§ 3D code data:
= = =
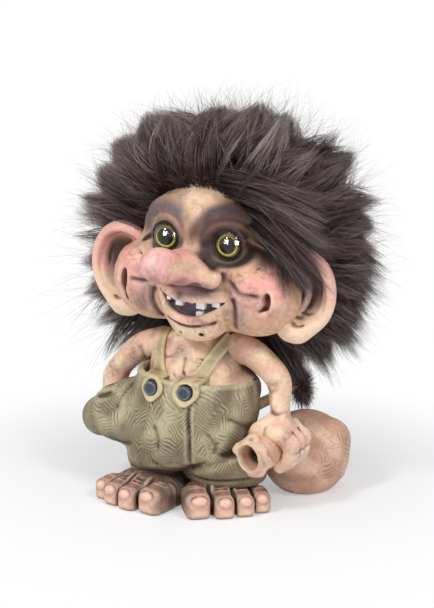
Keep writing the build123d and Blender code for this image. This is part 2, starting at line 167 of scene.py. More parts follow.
class Nodes:
    """The shader nodes of a material or of the world, while they are put together."""

    def __init__(self, owner):
        owner.use_nodes = True
        self.nodes, self.links = owner.node_tree.nodes, owner.node_tree.links

    def fill(self, node, inputs):
        """Each input gets a number, a colour or the output of another node."""
        for name, value in inputs.items():
            if isinstance(value, bpy.types.NodeSocket):
                self.links.new(value, node.inputs[name])
            else:
                node.inputs[name].default_value = value
        return node

    def add(self, kind, inputs=None, **settings):
        """A new shader node of a kind, such as Math or Mix."""
        node = self.nodes.new("ShaderNode" + kind)
        for name, value in settings.items():
            setattr(node, name, value)
        return self.fill(node, inputs or {})

    def noise(self, scale, detail, source=None):
        if source is None:
            source = self.add("TexCoord").outputs["Object"]
        return self.add("TexNoise", {"Scale": scale, "Detail": detail, "Vector": source}).outputs["Fac"]

    def ranged(self, value, low, high):
        """Noise brought to a range: its middle values, from 0.3 to 0.7, fill it."""
        return self.add("MapRange", {"From Min": 0.3, "From Max": 0.7, "To Min": low, "To Max": high,
                                     "Value": value}).outputs["Result"]

    def shaded(self, colour, factor):
        return self.add("VectorMath", {0: colour, "Scale": factor}, operation="SCALE").outputs["Vector"]

    def mixed(self, factor, first, second):
        mix = self.add("Mix", {"Factor": factor, "A": first, "B": second}, data_type="RGBA")
        return mix.outputs["Result"]

    def brushed(self):
        """The colours that were brushed on the piece."""
        return self.add("Attribute", attribute_name="paint").outputs["Color"]


def egg(place, radii):
    place, radii = np.array(place, float), np.array(radii, float)

    def distance(x, y, z):
        parts = [(value - centre) / radius for value, centre, radius in zip((x, y, z), place, radii)]
        near = np.sqrt(sum(part ** 2 for part in parts))
        slope = np.sqrt(sum((part / radius) ** 2 for part, radius in zip(parts, radii)))
        return near * (near - 1) / np.maximum(slope, 1e-6)

    return distance, place - radii, place + radii


def limb(places, radii, blend=0.0, smooth=0):
    """A round rod of changing radius along a path."""
    rows = np.column_stack([places, radii]).astype(float)
    if smooth:
        rows = through(rows, smooth)

    def distance(x, y, z):
        total = None
        for start, end in zip(rows[:-1], rows[1:]):
            line = end[:3] - start[:3]
            t = sum((value - s) * part for value, s, part in zip((x, y, z), start, line)) / (line @ line)
            t = np.clip(t, 0, 1)
            gap = np.sqrt(sum((value - s - part * t) ** 2 for value, s, part in zip((x, y, z), start, line)))
            gap -= start[3] + (end[3] - start[3]) * t
            total = gap if total is None else smooth_min(total, gap, blend)
        return total

    reach = rows[:, 3].max()
    return distance, rows[:, :3].min(0) - reach, rows[:, :3].max(0) + reach


def stack(places, radii, tips, grow=0.0, cap_blend=1.5):
    """A column of tipped ovals, smoothly joined."""
    rows = np.column_stack([places, radii, tips]).astype(float)
    table = through(rows, 12 * len(rows))
    levels = np.linspace(0, len(rows) - 1, len(table))

    def height(row, x, z):
        lean = math.radians(row[5])
        return (x - row[0]) * math.sin(lean) + (z - row[2]) * math.cos(lean)

    def distance(x, y, z):
        x, y, z = np.broadcast_arrays(x, y, z)
        level = np.zeros(x.shape)
        for low, high in zip(rows[:-1], rows[1:]):
            above, below = height(low, x, z), height(high, x, z)
            level += np.clip(above / (above - below), 0, 1)
        at = [np.interp(level, levels, column) for column in table.T]
        lean = np.radians(at[5])
        across = (x - at[0]) * np.cos(lean) - (z - at[2]) * np.sin(lean)
        rx, ry = at[3] + grow, at[4] + grow
        near = np.sqrt((across / rx) ** 2 + ((y - at[1]) / ry) ** 2)
        slope = np.sqrt((across / rx ** 2) ** 2 + ((y - at[1]) / ry ** 2) ** 2)
        side = near * (near - 1) / np.maximum(slope, 1e-6)
        ends = np.maximum(height(rows[-1], x, z) - grow, -height(rows[0], x, z) - grow)
        return smooth_max(side, ends, cap_blend)

    reach = rows[:, 3:5].max() + grow + 6
    return distance, rows[:, :3].min(0) - reach, rows[:, :3].max(0) + reach


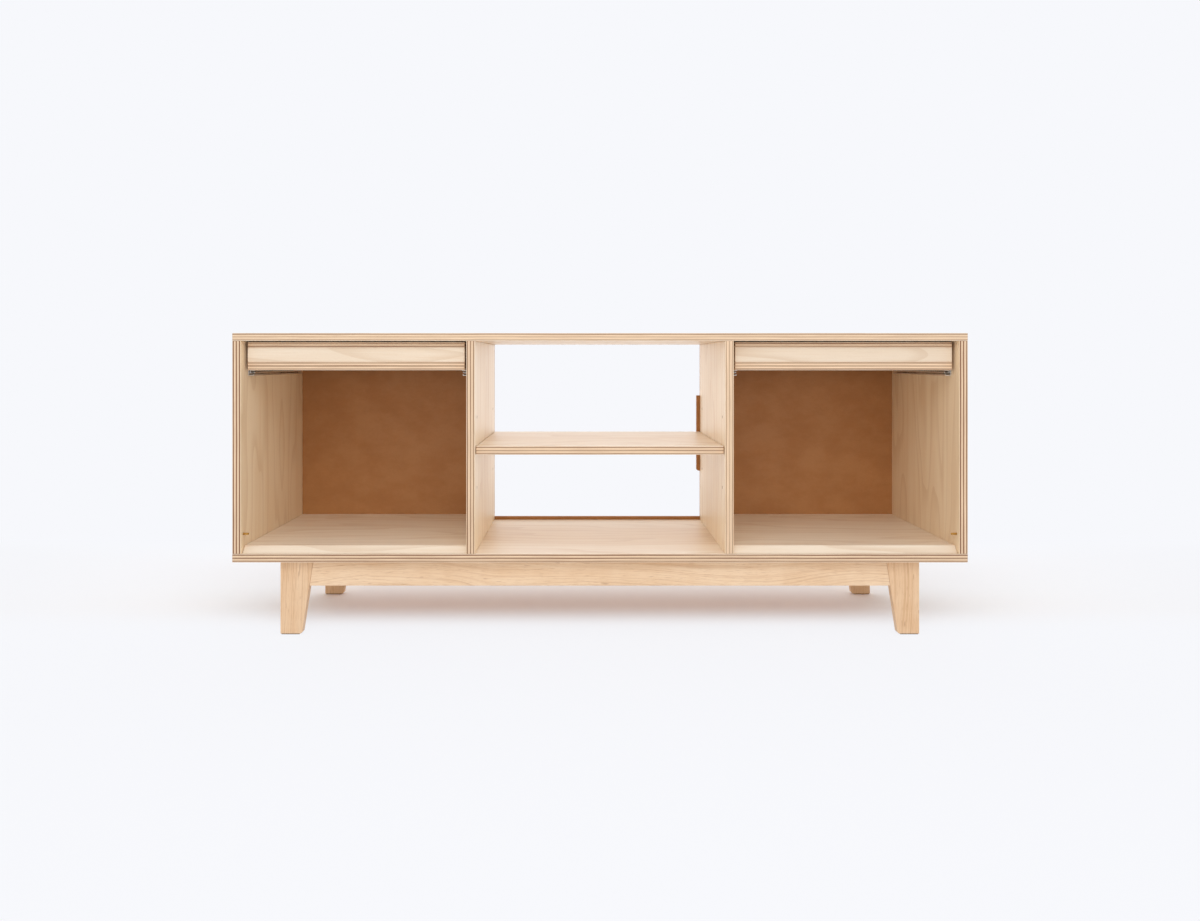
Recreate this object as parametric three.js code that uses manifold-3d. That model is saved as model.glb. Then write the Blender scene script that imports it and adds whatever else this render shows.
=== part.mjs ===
// Low plywood record cabinet: two record bays with shallow drawers on telescopic slides,
// an open centre bay with a shelf on pins, and a solid wood base on four tapered legs.
//
// All lengths are in millimetres. +X is to the right, +Z is up, and the front faces -Y.
// The origin is on the floor, under the middle of the cabinet's box.

import * as THREE from 'three';
import { mergeVertices } from 'three/addons/utils/BufferGeometryUtils.js';
import Module from 'manifold-3d';

const wasm = await Module();
wasm.setup();

// Carcass
const cabinetWidth = 1372;
const carcassHeight = 428;
const panelDepth = 381;
const plyThickness = 16;
const topThickness = 14.5;
const centreBayWidth = 467;

// Back sheet, with a window behind the centre bay and a tab beside the shelf
const backThickness = 6;
const backLipHeight = 7;
const backTabWidth = 8;
const backTabHeight = 171;
const backTabRise = 111;
const backTabCornerRadius = 5;

// Record floors, one on the bottom panel in each outer bay
const recordFloorThickness = 12.5;
const recordFloorSetback = 7;
const recordFloorBevelDepth = 12.5;
const recordFloorEndGap = 0.5;

// Centre shelf and its pins
const shelfRise = 184;
const shelfFrontRecess = 10;
const shelfEndGap = 1;
const shelfRearGap = 0.5;
const shelfPinRadius = 2.5;
const shelfPinExposed = 9;
const shelfPinEmbedded = 9.5;
const shelfPinRise = 2.2;
const shelfSlotEndRoom = 1;
const shelfHoleDepth = 10;
const shelfHolePitch = 67;
const shelfHoleInset = 37;

// Brass stop pins at the mouths of the record bays
const stopPinRadius = 2;
const stopPinExposed = 10;
const stopPinEmbedded = 9.5;
const stopPinHoleDepth = 10;
const stopPinSetback = 14;
const stopPinRise = 35;

// Drawer fronts, each of a face board between the bottom board's front edge and a cap strip
const drawerFrontRecess = 20;
const drawerFrontEndGap = 5.6;
const drawerFrontTopGap = 2;
const drawerFrontDepth = 16;
const faceBoardHeight = 26.5;
const capThickness = 10.5;

// Drawer boxes, whose sides and back stand on the bottom board
const boxBoardThickness = 12;
const boxBoardHeight = 27;

// Telescopic slides
const slideThickness = 12.7;
const slideHeight = 45;
const slideDrop = 10.5;
const slideSetback = 2;
const slideRearRoom = 43;
const slideGauge = 1.2;
const slideRaceGap = 3.4;
const slideLipHeight = 1.6;
const slideRunningClearance = 0.4;
const slideMiddleEndGap = 5;

// Base
const baseBoardThickness = 16;
const legLength = 138.5;
const legTopWidth = 62;
const legFootWidth = 40.5;
const legCornerRadius = 5;
const legInset = 83.5;
const baseFrontRecess = 20;
const baseRearRecess = 42;
const railHeight = 48;
const cornerBlockSize = 40;
const cornerBlockHeight = 38;
const glideMargin = 1.5;
const glideThickness = 1.5;

// Base screws
const screwShankRadius = 2;
const screwHeadRadius = 4.5;
const screwHeadHeight = 3;
const screwBite = 12;

// Clearances
const pinClearance = 0.2;
const seatGap = 0.2;
const jointGap = 0.2;
const cutOverrun = 1;

// Facets of round pieces and corners
const pinSegments = 24;
const cornerSegments = 6;

// Planes that the pieces share
const sideOuterX = cabinetWidth / 2;
const sideInnerX = sideOuterX - plyThickness;
const dividerInnerX = centreBayWidth / 2;
const dividerOuterX = dividerInnerX + plyThickness;
const bayCentreX = (sideInnerX + dividerOuterX) / 2;
const bayHalfWidth = (sideInnerX - dividerOuterX) / 2;

const frontY = -(panelDepth + backThickness) / 2;
const rearY = frontY + panelDepth;
const backY = rearY + backThickness;

const legBottomZ = glideThickness;
const carcassBottomZ = legBottomZ + legLength;
const floorZ = carcassBottomZ + plyThickness;
const carcassTopZ = carcassBottomZ + carcassHeight;
const ceilingZ = carcassTopZ - topThickness;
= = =
§ GIVEN PROBLEM: Write out word for word only the lines from the start of the entries down to the line with "return node", please, including both ends.

§ FINISHED TASK:
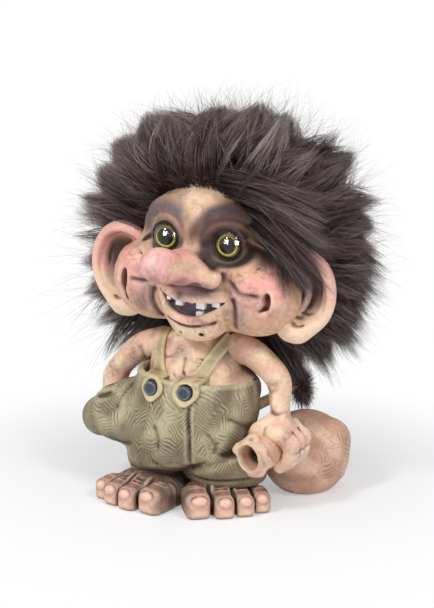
Keep writing the build123d and Blender code for this image. This is part 2, starting at line 167 of scene.py. More parts follow.
class Nodes:
    """The shader nodes of a material or of the world, while they are put together."""

    def __init__(self, owner):
        owner.use_nodes = True
        self.nodes, self.links = owner.node_tree.nodes, owner.node_tree.links

    def fill(self, node, inputs):
        """Each input gets a number, a colour or the output of another node."""
        for name, value in inputs.items():
            if isinstance(value, bpy.types.NodeSocket):
                self.links.new(value, node.inputs[name])
            else:
                node.inputs[name].default_value = value
        return node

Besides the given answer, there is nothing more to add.